PURPOSE OF THE STUDY.
Influenza vaccines are produced from embryonated hens' eggs and contain residual, variable amounts of egg protein. This study attempted to better characterize reaction risk in a large population of egg-allergic persons.
Patients with egg allergy were recruited from consulting allergists for the purpose of being vaccinated against pandemic H1N1 influenza virus in the fall of 2009. A minority of them had previously been vaccinated for seasonal influenza without reaction. Egg allergy was defined as a minimum of 1 sign or symptom occurring within 60 minutes of ingesting egg, confirmed by either a positive skin-test result or an egg-specific immunoglobulin E (IgE) level of ≥0.35 kU/L. Also included in this group were persons who had no history of egg protein ingestion but who had both a positive egg skin-test result and positive serology results (specific IgE ≥ 2 kU/L if <2 years of age and ≥7 kU/L if ≥2 years). A control group with egg tolerance was included.

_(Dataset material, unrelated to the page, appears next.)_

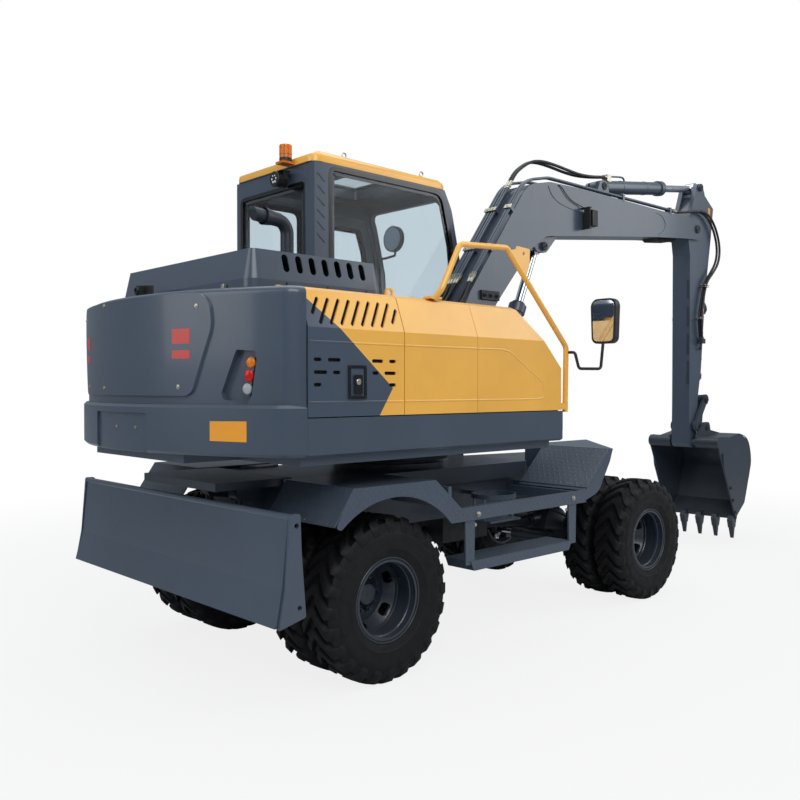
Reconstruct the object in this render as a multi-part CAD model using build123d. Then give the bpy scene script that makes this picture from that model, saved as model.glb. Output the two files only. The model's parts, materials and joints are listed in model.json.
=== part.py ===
from build123d import *
import math
import os

# Wheeled excavator with a rear dozer blade and a one-piece boom, all sizes in millimetres.
# Working frame: +X runs from the swing axis to the boom, +Y is left, +Z up, ground at z = 0.

# Wheels and axles
TYRE_R = 432
TYRE_W = 235
TYRE_PITCH = 270
TREAD_R = 404
TREAD_HALF = 104
LUG_TIP_HALF = 92
LUGS = 24
LUG_TURN = 3.4
LUG_FOOT_TURN = 4.3
BULGE_R = 330
BEAD_HALF = 65
BEAD_GAP = 0.3
SEAT_R = 205
RIM_LIP_R = 237
RIM_W = 180
RIM_SLOTS = 6
RIM_SLOT_R = 172
RIM_SLOT_TURN = 22
WHEEL_Y = 677
REAR_AXLE_X = -830
FRONT_AXLE_X = 1717
AXLE_Z = TYRE_R
HUB_R = 105
SPINDLE_R = 60
SHAFT_GAP = 0.1
AXLE_TUBE_R = 82
DIFF_R = 165
KINGPIN_Y = 500
KINGPIN_R = 24
STEER_ARM = 190

# Undercarriage
FRAME_HALF_W = 400
FRAME_TOP = 1020
FRAME_BOTTOM = 700
FRAME_REAR = -1120
FRAME_FRONT = 960
NOSE_HALF_W = 190
NOSE_FRONT = 1960
DECK_Y = 1000
DECK_T = 6
PEDESTAL_R = 300
RACE_R = 390
NOSE_BOTTOM = 640
RACE_Z = 1095
DECK_LEVEL = 1165

# Blade and its parallel linkage
BLADE_HALF_W = 1079
BLADE_T = 14
LINK_Y = 275
LINK_T = 40
LOWER_PIVOT = (-1010, 430)
LOWER_PIN = (-1500, 620)
LINK_RISE = 230
BLADE_CYL_BASE = (-1250, 950)
BLADE_CYL_PIN = (-1223, 517)
BLADE_CYL_Y = 150

# Upper structure
SIDE_Y = 1050
TAIL_R = 1875
TAIL_FLAT = 93.5
TAIL_FRONT = -round(math.sqrt(TAIL_R ** 2 - SIDE_Y ** 2) - TAIL_FLAT)
SKIRT_Z = 1217
PANEL_Z = 1390
HOUSE_TOP = 1990
BELT_TOP = 1445
SEAM_1 = -856
SEAM_2 = -308
PANEL_NOSE = 451
SKIRT_NOSE = 468
PANEL_T = 8
CREASE_Z = 1800
DECK_T_UP = 40

# Hood and exhaust
HOOD_HALF_W = 680
DOOR_HINGE_Y = HOOD_HALF_W + 65
RAIL_IN_Y = HOOD_HALF_W - 40
HOOD_REAR = TAIL_FRONT - 60
HOOD_FRONT = -660
HOOD_Z = 2008
HOOD_H = 190
HOOD_SKIRT = 42
EXHAUST_R = 36

# Cab
CAB_REAR = -485
CAB_RIGHT = 160
CAB_LEFT = 1050
CAB_FLOOR = 1250
ROOF_TOP = 3045
CAB_WALL = 50
GLASS_T = 6
DOOR_REAR = 130
DOOR_FRONT = 800
DOOR_LOW = 1310
DOOR_HIGH = 2850

# Boom, arm and bucket
BOOM_FOOT = (400, 1640)
ARM_PIVOT = (3916, 3047)
BOOM_CYL_BASE = (1007, 1400)
BOOM_CYL_PIN = (1550, 2617)
ARM_CYL_BASE = (2404, 3222)
ARM_CYL_PIN = (4020, 3465)
BUCKET_CYL_BASE = (4200, 2300)
ROCKER_PIVOT = (3918, 1154)
ROCKER_PIN = (4110, 1409)
LINK_PIN = (4078, 1137)
BUCKET_PIVOT = (3919, 1001)
BOOM_HALF_W = 120
BOOM_BACK_LOW = (669, 2197)
BOOM_BACK_TOP = (1310, 3052)
BOOM_CREST = (1587, 3114)
PIPE_R = 10
PIPE_RISE = 34
PIPE_PAIR = 24
ARM_HALF_W = 90
BUCKET_HALF_W = 360
PLATE_T = 12
PIN_R = 28
PIN_GAP = 0.1

REAR_END = -TAIL_R
FRONT_END = 4581.25
ORIGIN_X = (FRONT_END + REAR_END) / 2

NODES = {}


def outline(points):
    """Closed face of straight runs; a third value in a point rounds that corner."""
    ends = []
    edges = []
    count = len(points)
    for i, point in enumerate(points):
        here = Vector(point[0], point[1])
        if len(point) == 2:
            ends.append((here, here))
            continue
        before = Vector(*points[i - 1][:2]) - here
        after = Vector(*points[(i + 1) % count][:2]) - here
        half = math.radians(before.get_angle(after)) / 2
        reach = point[2] / math.tan(half)
        towards = (before.normalized() + after.normalized()).normalized()
        start = here + before.normalized() * reach
        end = here + after.normalized() * reach
        middle = here + towards * (point[2] / math.sin(half) - point[2])
        edges.append(ThreePointArc(start, middle, end))
        ends.append((start, end))
    for i in range(count):
        start = ends[i][1]
        end = ends[(i + 1) % count][0]
        if (end - start).length > 0.01:
            edges.append(Line(start, end))
    return make_face(edges)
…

This study involved 2 stages, the first of which was conducted by allergists in the population described above. Because the results suggested minimal risk, an expanded program of vaccination was undertaken for patients who self-reported egg allergy. Vaccine was administered in the study population in a single dose to patients deemed at low risk (mild gastrointestinal/skin reactions) and in 2 doses (10% and 90%) at 30-minute intervals for those deemed at higher risk (asthma or cardiovascular reactions). Patients were observed for 60 minutes after vaccination. After the first stage revealed limited risk of anaphylaxis in the first 900 egg-allergic patients, special clinics began a rapid vaccination program with a mandatory surveillance protocol.
Among 830 patients with confirmed egg allergy, 9% had vaccine administered in divided doses. No patient had an anaphylactic reaction. Nine patients had minor allergic symptoms. The proportion of patients who presented with signs/symptoms compatible with an allergic reaction was similar (3.1%) in the control group and the group of patients with egg allergy. In the second stage of expanded vaccination of 3640 additional patients, 2 were treated with epinephrine, although neither of them fulfilled study criteria for anaphylaxis.
Vaccination of patients with egg allergy with adjuvanted pandemic H1N1 vaccine seems to be safe, and the results of this study are in line with those of previous studies performed with seasonal influenza vaccine. Vaccines in this study had low levels of ovalbumin. Further studies might assess the risk after administering vaccine with the higher ovalbumin levels found in seasonal vaccine.
The authors pointed out that patients with the most severe egg-allergy histories might have avoided vaccination altogether. There is still no published study of this much smaller, highest-risk group. However, these results add to others that indicate that vaccination can safely proceed in most children with egg allergy, particularly with vaccines that now have lower egg content.